The avian metapneumovirus (AMPV) genome encodes the fusion (F), small hydrophobic (SH), and attachment glycoprotein (G) as envelope glycoproteins. The F and G proteins mainly function to allow viral entry into host cells during the early steps of the virus life cycle. The highly variable AMPV G protein is a major determinant for distinguishing virus subtypes. Sequence analysis was used to determine if any differences between avian or mammalian cell propagated subtype C AMPV could be detected for the 1.8kb G gene. As a result, the complete 1.8kb G gene was found to be present when AMPV was propagated in our immortal turkey turbinate (TT-1) cell line regardless of passage number. Surprisingly, AMPV propagated for 15 or more passages in mammalian Vero cells revealed an essentially deleted G gene in the viral genome, resulting in no G gene mRNA expression. Although the Vero cell propagated AMPV genome contained a small 122 nucleotide fragment of the G gene, no other mRNA variants were detected from either mammalian or avian propagated AMPV. The G gene truncation might be caused by cellular molecular mechanisms that are species-specific. The lack of viral gene deletions suggests that avian cell propagated AMPV will provide a better alternative host for live recombinant vaccine development based on a reverse genetics system.

Establishment of an immortal turkey turbinate cell line suitable for avian metapneumovirus propagation

Until recently, there has not been a homologous avian cellular substrate which could continuously produce high titer avian metapneumovirus (AMPV); development of such a cell line should provide an excellent model system for studying AMPV infection. We have established a non-tumorigenic immortal turkey turbinate cell line (TT-1) to propagate sufficiently high AMPV titers.

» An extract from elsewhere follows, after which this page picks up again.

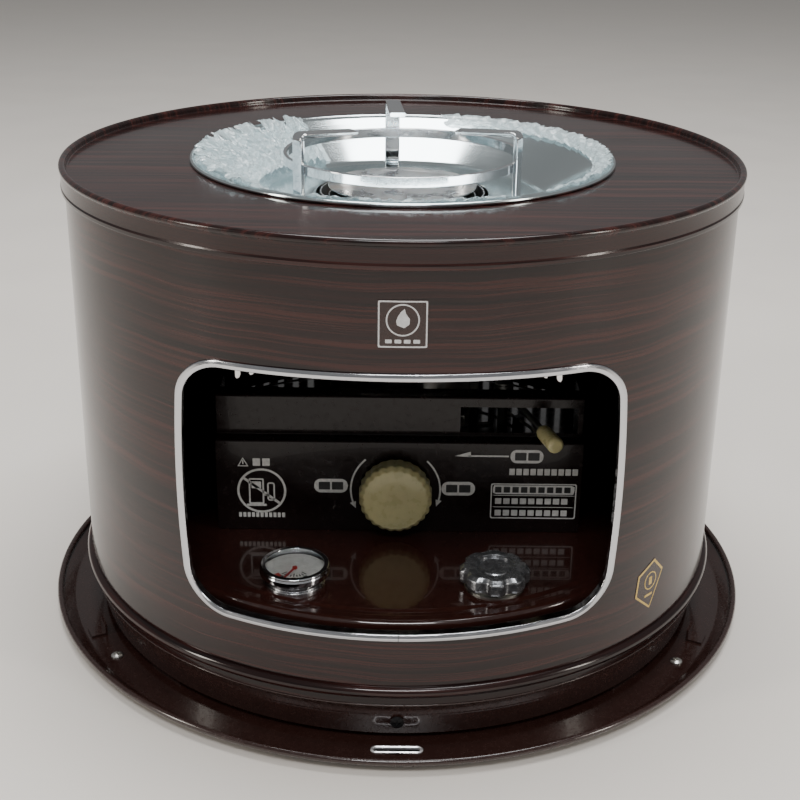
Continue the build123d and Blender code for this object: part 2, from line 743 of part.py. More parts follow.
with BuildPart() as lever_knob:
    with BuildSketch(lever_plane.offset(lever_len - sleeve_len)):
        Circle(sleeve_r)
    extrude(amount=sleeve_len)
    fillet(lever_knob.edges().sort_by(Axis.Y)[0], 1.5)
    with BuildSketch(lever_plane.offset(lever_len - sleeve_len)):
        Circle(2.0 + press)
    extrude(amount=sleeve_len - 3.0 + 0.05, mode=Mode.SUBTRACT)
save(lever_knob.part, "lever_knob")

coil_z = wick_tube_top_z - 2.3
igniter_dir = Vector(cos(radians(igniter_angle)), sin(radians(igniter_angle)), 0)
igniter_side = Vector(-igniter_dir.Y, igniter_dir.X, 0)
holder_plane = Plane(origin=(pivot_x, pivot_y, 0), x_dir=igniter_dir, z_dir=(0, 0, 1))
holder_low_z = coil_z - 6.0
with BuildPart() as igniter_holder:
    with BuildSketch(holder_plane.offset(holder_low_z)):
        with Locations((7.0, 0)):
            Rectangle(1.6, 6)
    extrude(amount=lever_z - boss_half_h - holder_low_z - 0.1)
    with BuildSketch(holder_plane.offset(lever_z - boss_half_h - 1.6)):
        with Locations((6.9, 0)):
            Rectangle(3.2, 6)
    extrude(amount=1.6)
    with BuildSketch(holder_plane.offset(holder_low_z)):
        with Locations(((6.2 + igniter_reach) / 2, 0)):
            Rectangle(igniter_reach - 6.2, 4)
        with Locations((igniter_reach, 0)):
            Circle(2.6)
    extrude(amount=2.0)
save(igniter_holder.part, "igniter_holder")

with BuildPart() as glow_coil:
    coil_x = pivot_x + igniter_reach * igniter_dir.X
    coil_y = pivot_y + igniter_reach * igniter_dir.Y
    add(post(coil_x, coil_y, 1.5, holder_low_z + 2.0, coil_z + 1.6))
    for k in range(3):
        add(post(coil_x, coil_y, 1.8, holder_low_z + 3.0 + 1.5 * k, holder_low_z + 3.8 + 1.5 * k))
save(glow_coil.part, "glow_coil")

# --- Fuel gauge: a drum on the deck, with dial, needle and lens under a bezel
gauge_seat_z = deck_z + 6.0
dial_z = gauge_seat_z + 0.6
lens_t = 1.1
lens_low_z = gauge_top_z - 0.9 - lens_t
with BuildPart() as gauge_housing:
    add(post(gauge_x, gauge_y, gauge_r - 3.7, deck_z, gauge_seat_z))
    add(post(gauge_x, gauge_y, gauge_r - 1.6, gauge_seat_z - 1.2, gauge_seat_z))
    add(post(gauge_x, gauge_y, gauge_stem_hole_r - 1.0, deck_z - 1, gauge_seat_z + 1),
        mode=Mode.SUBTRACT)
save(gauge_housing.part, "gauge_housing")

with BuildPart() as gauge_bezel:
    add(post(gauge_x, gauge_y, gauge_r, gauge_seat_z, gauge_top_z))
    add(post(gauge_x, gauge_y, gauge_r - 1.5, gauge_seat_z - 1, gauge_top_z - 0.8),
        mode=Mode.SUBTRACT)
    add(post(gauge_x, gauge_y, gauge_r - 2.6, gauge_top_z - 2, gauge_top_z + 1),
        mode=Mode.SUBTRACT)
save(gauge_bezel.part, "gauge_bezel")

with BuildPart() as gauge_dial:
    add(post(gauge_x, gauge_y, gauge_r - 2.2, gauge_seat_z, dial_z))
    add(post(gauge_x, gauge_y, gauge_stem_hole_r - 1.5, gauge_seat_z - 1, dial_z + 1),
        mode=Mode.SUBTRACT)
save(gauge_dial.part, "gauge_dial")

save(post(gauge_x, gauge_y, gauge_r - 1.6, lens_low_z, lens_low_z + lens_t), "gauge_lens")

needle_len = 12.0
needle_angle = 245.0      # empty: the needle points to the front left
needle_z = dial_z + 0.5
with BuildPart() as gauge_needle:
    add(post(gauge_x, gauge_y, 0.8, float_pivot_z + 4, needle_z + 0.8))
    add(post(gauge_x, gauge_y, 1.3, needle_z, needle_z + 0.8))
    with BuildSketch(Plane(origin=(gauge_x, gauge_y, needle_z),
                           x_dir=(cos(radians(needle_angle)), sin(radians(needle_angle)), 0),
                           z_dir=(0, 0, 1))):
        with Locations((needle_len / 2, 0)):
            Rectangle(needle_len, 1.0)
    extrude(amount=0.5)
save(gauge_needle.part, "gauge_needle")

# --- Float on its arm inside the tank, hung from a bracket under the deck
float_y = gauge_y
hanger_x = gauge_x + 6.0
arm_rise = radians(float_sink)
with BuildPart() as float_bracket:
    for side in (-1, 1):
        y = sorted((float_y + side * 3.0, float_y + side * 4.5))
        add(block((hanger_x - 4, hanger_x + 4), y, (float_pivot_z - 4, deck_z - sheet)))
    add(block((hanger_x - 4, hanger_x + 4), (float_y - 4.5, float_y + 4.5),
              (deck_z - sheet - 1.2, deck_z - sheet)))
    with BuildSketch(Plane.XZ.offset(-float_y + 6)):
        with Locations((hanger_x, float_pivot_z)):
            Circle(1.0 + running)
    extrude(amount=-12, mode=Mode.SUBTRACT)
save(float_bracket.part, "float_bracket")

arm_dir = Vector(cos(arm_rise), 0, sin(arm_rise))
with BuildPart() as float_arm:
    with BuildSketch(Plane.XZ.offset(-float_y + 5)):
        with Locations((hanger_x, float_pivot_z)):
            Circle(1.0)
    extrude(amount=-10)
    with BuildSketch(Plane.XZ.offset(-float_y + 2)):
        with Locations((hanger_x, float_pivot_z)):
            Circle(2.2)
    extrude(amount=-4)
    with BuildSketch(Plane(origin=(hanger_x, float_y, float_pivot_z), x_dir=(0, 1, 0),
                           z_dir=arm_dir)):
        Circle(0.9)
    extrude(amount=float_arm_len)
save(float_arm.part, "float_arm")

float_len = 26.0
with BuildPart() as fuel_float:
    with BuildSketch(Plane(origin=(hanger_x, float_y, float_pivot_z), x_dir=(0, 1, 0),
                           z_dir=arm_dir).offset(float_arm_len - 2)):
        RectangleRounded(22, 10, 3)
    extrude(amount=float_len)
    with BuildSketch(Plane(origin=(hanger_x, float_y, float_pivot_z), x_dir=(0, 1, 0),
                           z_dir=arm_dir).offset(float_arm_len - 2)):
        Circle(0.9 + press)
    extrude(amount=2.1, mode=Mode.SUBTRACT)
save(fuel_float.part, "fuel_float")

# --- Filler neck, its rubber seal and the lobed screw cap
cap_wall = 2.0
neck_top_z = cap_top_z - cap_wall - 1.0
seal_t = 0.9
with BuildPart() as filler_neck:
    add(post(cap_x, cap_y, neck_r, deck_z - 8, neck_top_z))
    add(post(cap_x, cap_y, neck_r + 2.0, deck_z, deck_z + 1.0))
    add(post(cap_x, cap_y, neck_r - 1.5, deck_z - 9, neck_top_z + 1), mode=Mode.SUBTRACT)
save(filler_neck.part, "filler_neck")

save(post(cap_x, cap_y, neck_r + 0.6, neck_top_z, neck_top_z + seal_t), "cap_seal")

with BuildPart() as fuel_cap:
    with BuildSketch(Plane.XY.offset(cap_low_z)):
        with Locations((cap_x, cap_y)):
            Circle(cap_r)
            with PolarLocations(cap_r + 4.0, cap_lobes, 22.5):
                Circle(6.0, mode=Mode.SUBTRACT)
    extrude(amount=cap_top_z - cap_low_z)
    fillet(fuel_cap.faces().sort_by(Axis.Z)[-1].edges(), 0.8)
    add(post(cap_x, cap_y, neck_r + 0.9, cap_low_z - 1, cap_top_z - cap_wall),
        mode=Mode.SUBTRACT)
    add(post(cap_x, cap_y, 10.0, cap_top_z - 1.2, cap_top_z + 1), mode=Mode.SUBTRACT)
save(fuel_cap.part, "fuel_cap")

# --- Battery case behind the hatch, with its two cells and their contacts
case_half_w = cell_x + cell_r + 1.3 + case_wall
case_front_y = cell_y - cell_r - 0.4 - case_wall
case_back_y = cell_y + cell_r + 0.7
case_high_z = deck_z + case_wall + cell_h + 4.6
cell_low_z = deck_z + case_wall + 2.0
with BuildPart() as battery_case:
    add(block((-case_half_w, case_half_w), (case_front_y, case_back_y),
              (deck_z, case_high_z)))
    add(block((-case_half_w + case_wall, case_half_w - case_wall),
              (case_front_y + case_wall, case_back_y + 1),
              (deck_z + case_wall, case_high_z - case_wall)), mode=Mode.SUBTRACT)
save(battery_case.part, "battery_case")

with BuildPart() as battery_cells:
    for side in (-1, 1):
        add(post(side * cell_x, cell_y, cell_r, cell_low_z, cell_low_z + cell_h - 1.5))
        add(post(side * cell_x, cell_y, 4.5, cell_low_z + cell_h - 2, cell_low_z + cell_h))
save(battery_cells.part, "battery_cells")

with BuildPart() as battery_contacts:
    for side in (-1, 1):
        add(post(side * cell_x, cell_y, 7.0, deck_z + case_wall, cell_low_z))
        add(block((side * cell_x - 5, side * cell_x + 5), (cell_y - 5, cell_y + 5),
                  (cell_low_z + cell_h, case_high_z - case_wall)))
save(battery_contacts.part, "battery_contacts")

hinge_y = casing_r + 2.2
hinge_z = door_low_z - 0.2
barrel_half = 12.0
lug_x = (13.0, 17.5)      # the hinge lugs, either side of the barrel
notch_h = 4.5             # cut in the door so that it clears the lugs
with BuildPart() as battery_door:
    add(tube(casing_r - sheet, casing_r, door_low_z, door_high_z))
    add(block((-door_half_w, door_half_w), (casing_r - 20, casing_r + 5),
              (door_low_z - 1, door_high_z + 1)), mode=Mode.INTERSECT)
    for side in (-1, 1):
        x = sorted((side * (barrel_half + gap), side * (lug_x[1] + 1.0)))
        add(block(x, (casing_r - 6, casing_r + 1), (door_low_z - 1, door_low_z + notch_h)),
            mode=Mode.SUBTRACT)
    add(block((-barrel_half, barrel_half), (casing_r - 0.6, hinge_y),
              (door_low_z, door_low_z + 2.5)))
    with BuildSketch(Plane.YZ.offset(-barrel_half)):
        with Locations((hinge_y, hinge_z + 0.6)):
            Circle(1.9)
    extrude(amount=2 * barrel_half)
    with BuildSketch(Plane.YZ.offset(-18)):
        with Locations((hinge_y, hinge_z + 0.6)):
            Circle(hinge_r)
    extrude(amount=36)
    add(block((-9, 9), (casing_r - 0.6, casing_r + 3.0), (door_high_z - 7, door_high_z - 3)))
save(battery_door.part, "battery_door")

with BuildPart() as door_hinge:
    for side in (-1, 1):
        x = sorted((side * lug_x[0], side * lug_x[1]))
        y_skin = sqrt(casing_r**2 - lug_x[0]**2)
        add(block(x, (y_skin + 0.02, hinge_y + 2.4), (hinge_z - 6, hinge_z + 3)))
    with BuildSketch(Plane.YZ.offset(-20)):
        with Locations((hinge_y, hinge_z + 0.6)):
            Circle(hinge_r + running)
    extrude(amount=40, mode=Mode.SUBTRACT)
save(door_hinge.part, "door_hinge")

# --- Igniter lead from the battery case to the lever bracket, held by clips
lead_r = 1.1
lead_z = deck_z + 4.0
lead_points = (
    (30, case_front_y - 0.02, lead_z), (30, case_front_y - 23.3, lead_z), (70, 95, lead_z),
    (93, 52, lead_z), (88, 14, lead_z), (pivot_x + 4, terminal_y + 5.02 + 12, lead_z),
    (pivot_x + 4, terminal_y + 5.02, lead_z),
)
with BuildPart() as igniter_lead:
    with BuildLine() as lead_path:
        FilletPolyline(*lead_points, radius=[14, 30, 40, 30, 6])
    with BuildSketch(Plane(origin=lead_path.line @ 0, z_dir=lead_path.line % 0)):
        Circle(lead_r)
    sweep()
save(igniter_lead.part, "igniter_lead")

with BuildPart() as lead_clips:
    for start, end in (((70, 95), (93, 52)), ((93, 52), (88, 14))):
        x = (start[0] + end[0]) / 2
        y = (start[1] + end[1]) / 2
        direction = (end[0] - start[0], end[1] - start[1], 0)
        with BuildSketch(Plane(origin=(x, y, deck_z), x_dir=direction, z_dir=(0, 0, 1))):
            Rectangle(5, 6)
        extrude(amount=lead_z - deck_z + 2.4)
        with BuildSketch(Plane(origin=(x, y, lead_z), z_dir=direction).offset(-5)):
            Circle(lead_r + 0.05)
        extrude(amount=10, mode=Mode.SUBTRACT)
save(lead_clips.part, "lead_clips")

# --- Earthquake shut-off: a weight hung so that it swings when the stove is jolted
quake_x = -92.0
quake_y = -22.0
quake_pin_z = deck_z + 46.0
weight_r = 9.0
with BuildPart() as quake_bracket:
    add(block((quake_x - 10, quake_x + 10), (quake_y + 12, quake_y + 13.5),
              (deck_z, quake_pin_z + 4)))
    add(block((quake_x - 10, quake_x + 10), (quake_y + 4, quake_y + 13),
              (deck_z, deck_z + 1.5)))
    with BuildSketch(Plane.XZ.offset(-quake_y - 13)):
        with Locations((quake_x, quake_pin_z)):
            Circle(1.5)
    extrude(amount=16)
save(quake_bracket.part, "quake_bracket")

with BuildPart() as quake_weight:
    with BuildSketch(Plane.XZ.offset(-quake_y - 2)):
        with Locations((quake_x, quake_pin_z)):
            Circle(3.5)
    extrude(amount=4)
    with BuildSketch(Plane.XY.offset(quake_pin_z - 24)):
        with Locations((quake_x, quake_y)):
            Rectangle(4, 2)
    extrude(amount=22)
    add(post(quake_x, quake_y, weight_r, quake_pin_z - 40, quake_pin_z - 22))
    with BuildSketch(Plane.XZ.offset(-quake_y - 6)):
        with Locations((quake_x, quake_pin_z)):
            Circle(1.5 + running)
    extrude(amount=12, mode=Mode.SUBTRACT)
save(quake_weight.part, "quake_weight")
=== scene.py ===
import json
from math import cos, pi, radians, sin, tan

import bmesh
import bpy
import numpy as np
from mathutils import Matrix, Vector


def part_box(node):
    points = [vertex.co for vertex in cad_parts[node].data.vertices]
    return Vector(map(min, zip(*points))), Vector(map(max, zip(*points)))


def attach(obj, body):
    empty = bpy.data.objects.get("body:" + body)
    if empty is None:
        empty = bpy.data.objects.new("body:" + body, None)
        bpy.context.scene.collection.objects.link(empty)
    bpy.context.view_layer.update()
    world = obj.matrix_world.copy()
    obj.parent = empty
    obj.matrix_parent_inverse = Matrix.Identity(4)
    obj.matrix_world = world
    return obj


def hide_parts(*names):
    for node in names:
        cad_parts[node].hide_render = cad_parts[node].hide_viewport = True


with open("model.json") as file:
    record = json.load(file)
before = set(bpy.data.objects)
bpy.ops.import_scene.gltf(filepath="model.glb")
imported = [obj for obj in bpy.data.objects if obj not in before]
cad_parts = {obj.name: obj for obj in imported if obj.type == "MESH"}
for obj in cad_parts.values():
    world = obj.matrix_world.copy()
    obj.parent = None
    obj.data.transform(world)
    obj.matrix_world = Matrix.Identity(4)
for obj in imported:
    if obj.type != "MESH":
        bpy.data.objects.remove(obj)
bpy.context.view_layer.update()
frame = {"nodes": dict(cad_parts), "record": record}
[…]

Currently, immortal TT-1 cells are growing continuously at 1.2-1.4 population doublings per day and are at passage 160. Kinetic analysis suggests that AMPV can infect and replicate more rapidly in TT-1 compared to Vero cells, although both cell types undergo apoptosis upon infection. The non-tumorigenic, reverse transcriptase negative TT-1 cell line can serve as an excellent homologous cellular substrate for virus propagation.